J.-P. Elkabbach : Et quand vous dites que le vrai responsable n’est pas A. Juppé mais le Président Chirac, faut-il, pour changer de politique, des législatives ou des présidentielles ?

L. Jospin : A. Juppé ne dépend que du Président de la République. Le Président de la République dépend du peuple qui l’a élu, c’est donc le peuple qui devra s’exprimer et il le fera notamment par les législatives. Mais il le fait dès maintenant par l’expression de son mécontentement. A nous de redonner de l’espoir, un espoir qui soit réaliste.

J.-P. Elkabbach : Sans créer des illusions ?

L. Jospin : Sans créer des illusions.
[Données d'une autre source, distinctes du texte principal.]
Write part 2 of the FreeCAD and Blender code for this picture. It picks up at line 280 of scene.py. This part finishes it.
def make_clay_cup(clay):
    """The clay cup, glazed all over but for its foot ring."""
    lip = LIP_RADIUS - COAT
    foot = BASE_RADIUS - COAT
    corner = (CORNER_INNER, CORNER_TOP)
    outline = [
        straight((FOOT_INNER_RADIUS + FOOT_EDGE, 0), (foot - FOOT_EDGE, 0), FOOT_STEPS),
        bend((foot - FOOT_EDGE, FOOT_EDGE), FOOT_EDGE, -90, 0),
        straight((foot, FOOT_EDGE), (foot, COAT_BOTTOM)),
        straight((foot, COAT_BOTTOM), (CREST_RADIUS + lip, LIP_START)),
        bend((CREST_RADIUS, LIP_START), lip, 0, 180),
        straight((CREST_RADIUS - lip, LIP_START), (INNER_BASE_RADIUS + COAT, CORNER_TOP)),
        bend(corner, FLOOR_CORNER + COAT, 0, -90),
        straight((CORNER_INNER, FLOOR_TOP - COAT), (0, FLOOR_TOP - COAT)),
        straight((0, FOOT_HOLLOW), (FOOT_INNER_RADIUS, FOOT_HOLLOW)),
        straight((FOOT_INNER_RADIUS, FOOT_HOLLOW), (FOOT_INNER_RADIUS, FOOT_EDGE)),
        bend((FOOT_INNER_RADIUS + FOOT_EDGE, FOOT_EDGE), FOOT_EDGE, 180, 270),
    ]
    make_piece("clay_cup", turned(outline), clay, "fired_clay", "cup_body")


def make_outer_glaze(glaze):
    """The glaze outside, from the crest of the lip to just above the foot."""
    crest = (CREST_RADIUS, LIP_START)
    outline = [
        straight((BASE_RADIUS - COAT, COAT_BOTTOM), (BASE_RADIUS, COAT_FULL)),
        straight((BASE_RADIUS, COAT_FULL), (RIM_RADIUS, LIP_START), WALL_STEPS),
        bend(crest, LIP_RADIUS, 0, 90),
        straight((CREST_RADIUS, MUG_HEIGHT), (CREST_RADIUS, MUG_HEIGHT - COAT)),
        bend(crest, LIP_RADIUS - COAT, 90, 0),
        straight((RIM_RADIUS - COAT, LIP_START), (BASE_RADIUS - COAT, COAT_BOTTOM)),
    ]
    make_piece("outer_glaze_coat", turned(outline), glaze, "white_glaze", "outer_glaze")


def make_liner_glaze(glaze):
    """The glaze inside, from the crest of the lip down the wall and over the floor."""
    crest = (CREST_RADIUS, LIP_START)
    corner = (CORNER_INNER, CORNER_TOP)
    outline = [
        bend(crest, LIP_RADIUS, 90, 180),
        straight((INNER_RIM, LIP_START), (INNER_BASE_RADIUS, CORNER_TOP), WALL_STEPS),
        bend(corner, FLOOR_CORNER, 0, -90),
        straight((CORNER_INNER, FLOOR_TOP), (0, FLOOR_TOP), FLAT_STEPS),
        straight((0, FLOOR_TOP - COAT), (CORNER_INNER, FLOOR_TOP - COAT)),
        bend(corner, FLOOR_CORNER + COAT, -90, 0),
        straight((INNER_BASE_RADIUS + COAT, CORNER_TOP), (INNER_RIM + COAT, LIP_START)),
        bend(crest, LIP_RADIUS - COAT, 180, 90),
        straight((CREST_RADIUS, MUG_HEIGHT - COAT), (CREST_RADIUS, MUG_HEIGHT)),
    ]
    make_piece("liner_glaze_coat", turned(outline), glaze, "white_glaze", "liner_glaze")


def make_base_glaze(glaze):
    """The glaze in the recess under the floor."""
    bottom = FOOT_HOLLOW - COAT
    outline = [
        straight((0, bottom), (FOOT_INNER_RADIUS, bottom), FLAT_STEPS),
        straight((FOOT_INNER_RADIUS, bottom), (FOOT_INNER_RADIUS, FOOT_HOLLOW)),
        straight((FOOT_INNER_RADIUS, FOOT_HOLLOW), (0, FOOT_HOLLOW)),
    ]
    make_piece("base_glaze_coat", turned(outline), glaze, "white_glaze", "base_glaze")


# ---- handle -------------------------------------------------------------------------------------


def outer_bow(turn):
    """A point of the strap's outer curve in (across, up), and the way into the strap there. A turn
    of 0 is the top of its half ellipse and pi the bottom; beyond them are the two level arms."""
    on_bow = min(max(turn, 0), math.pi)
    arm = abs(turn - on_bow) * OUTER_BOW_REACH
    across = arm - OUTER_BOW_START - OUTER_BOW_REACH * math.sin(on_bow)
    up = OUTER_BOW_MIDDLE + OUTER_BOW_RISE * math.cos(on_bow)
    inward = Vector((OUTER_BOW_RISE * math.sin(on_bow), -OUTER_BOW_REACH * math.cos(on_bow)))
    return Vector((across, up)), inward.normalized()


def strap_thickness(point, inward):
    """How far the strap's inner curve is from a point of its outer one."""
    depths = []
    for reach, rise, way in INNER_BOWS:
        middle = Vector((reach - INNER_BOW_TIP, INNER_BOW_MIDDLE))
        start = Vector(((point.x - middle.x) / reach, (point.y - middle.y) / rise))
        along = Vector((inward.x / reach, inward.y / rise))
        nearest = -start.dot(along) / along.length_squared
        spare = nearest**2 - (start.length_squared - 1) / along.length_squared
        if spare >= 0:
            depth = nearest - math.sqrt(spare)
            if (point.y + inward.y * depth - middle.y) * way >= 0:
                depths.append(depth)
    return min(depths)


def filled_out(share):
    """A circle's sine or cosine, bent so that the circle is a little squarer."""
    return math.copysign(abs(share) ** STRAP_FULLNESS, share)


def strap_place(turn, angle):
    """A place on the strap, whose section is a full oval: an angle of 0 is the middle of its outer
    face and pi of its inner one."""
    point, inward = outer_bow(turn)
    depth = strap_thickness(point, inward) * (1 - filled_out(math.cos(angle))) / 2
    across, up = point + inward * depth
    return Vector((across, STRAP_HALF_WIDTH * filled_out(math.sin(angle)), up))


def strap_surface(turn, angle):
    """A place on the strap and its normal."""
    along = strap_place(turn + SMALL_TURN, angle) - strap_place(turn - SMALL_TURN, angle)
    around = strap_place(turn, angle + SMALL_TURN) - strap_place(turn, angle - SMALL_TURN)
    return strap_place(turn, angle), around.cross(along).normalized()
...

C’est pourquoi nous ouvrons un débat et nous sommes ouverts à la contradiction, aux objections qui sont faites et nous avons un an pour affiner ces propositions. Qu’on ait senti, comme le disait A. Duhamel récemment, qu’il y a une approche différente, qu’il y a un débat possible, c’est déjà un motif d’espérance et ça peut être un élément de déblocage psychologique.

J.-P. Elkabbach : C’est la fin du mythe de la pensée unique, de la politique unique, c’est l’affrontement droite-gauche ?

L. Jospin : Comme il n’y a pas de réalité unique, comment voulez-vous qu’il y ait une pensée unique ?

J.-P. Elkabbach : Ce n’est pas Jospin Père Noël ?

L. Jospin : Non, c’est Jospin réaliste mais c’est Jospin espoir.